Background: "TorchDynamo Cache Lookup" events appear in traces to indicate a dynamo cache lookup; it's useful to check when cache lookups are taking a long time. To add a profiler event, one can use the torch.profiler.record_function context manager, or the C++ equivalent. Previously, the python version was used; first, when the profiler was enabled, callbacks for record_function_enter and record_function_exit were registered; then those would be called before and after every cache lookup.

This PR: Instead of calling the python bindings for torch.profiler.record_function, directly call the C++ implementation. This simplifies a lot of the code for binding C/C++. It also improves performance; previously there was a lot of overhead in the "TorchDynamo Cache Lookup" event, making the event artificially take a long time. After this change the events now appear shorter, because there's less overhead in starting/stopping the event: in other words, the profiler no longer distorts the results as much.

Performance results:
I ran using the script below on a cpu-only 1.6GHz machine. I report the median time (from 100 measurements) of a "TorchDynamo Cache Lookup" event before and after this PR. I think it is reasonable to consider the difference to be due to a reduction in overhead.

Benchmarking script

def fn(x, y):
    return (x * y).relu()

a, b = [torch.rand((4, 4), requires_grad=True) for _ in range(2)]

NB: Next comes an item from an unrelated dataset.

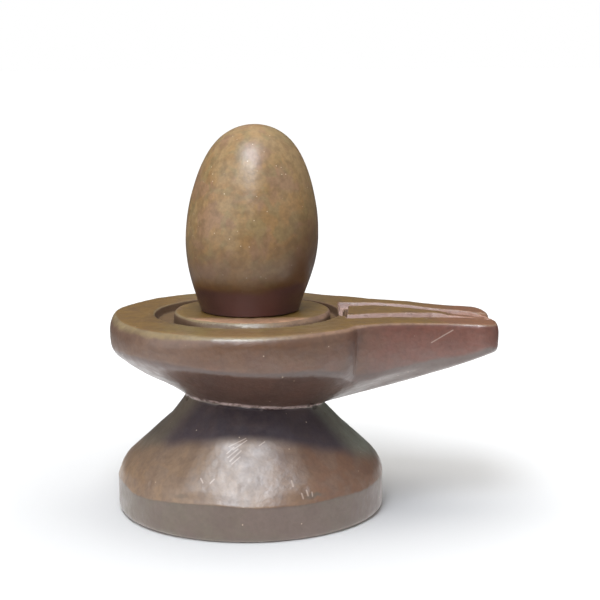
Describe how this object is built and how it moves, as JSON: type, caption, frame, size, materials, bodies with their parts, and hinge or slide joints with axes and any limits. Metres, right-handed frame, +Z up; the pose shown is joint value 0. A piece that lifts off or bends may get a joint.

opt_fn = torch.compile(fn)

opt_fn(a, b)
opt_fn(a, b)

with torch.profiler.profile() as prof:
    opt_fn(a, b)

Median before PR: 198-228 us (median of 100, measured 5 times)
Median after PR: 27us

cc @voznesenskym @penguinwu @anijain2305 @EikanWang @jgong5 @Guobing-Chen @XiaobingSuper @zhuhaozhe @blzheng @Xia-Weiwen @wenzhe-nrv @jiayisunx @chenyang78 @aakhundov

WIP [ghstack-poisoned]

pytorch-bot · 2023-09-01T18:34:05Z

🔗 Helpful Links

🧪 See artifacts and rendered test results at hud.pytorch.org/pr/108436

📄 Preview Python docs built from this PR
📄 Preview C++ docs built from this PR
❓ Need help or want to give feedback on the CI? Visit the bot commands wiki or our office hours

Note: Links to docs will display an error until the docs builds have been completed.

✅ No Failures

As of commit 1e296f3 with merge base db63bf3 ():
💚 Looks good so far! There are no failures yet. 💚

This comment was automatically generated by Dr. CI and updates every 15 minutes.

WIP ghstack-source-id: 1880fc8 Pull Request resolved: #108436

WIP cc voznesenskym penguinwu anijain2305 EikanWang jgong5 Guobing-Chen XiaobingSuper zhuhaozhe blzheng Xia-Weiwen wenzhe-nrv jiayisunx chenyang78 aakhundov [ghstack-poisoned]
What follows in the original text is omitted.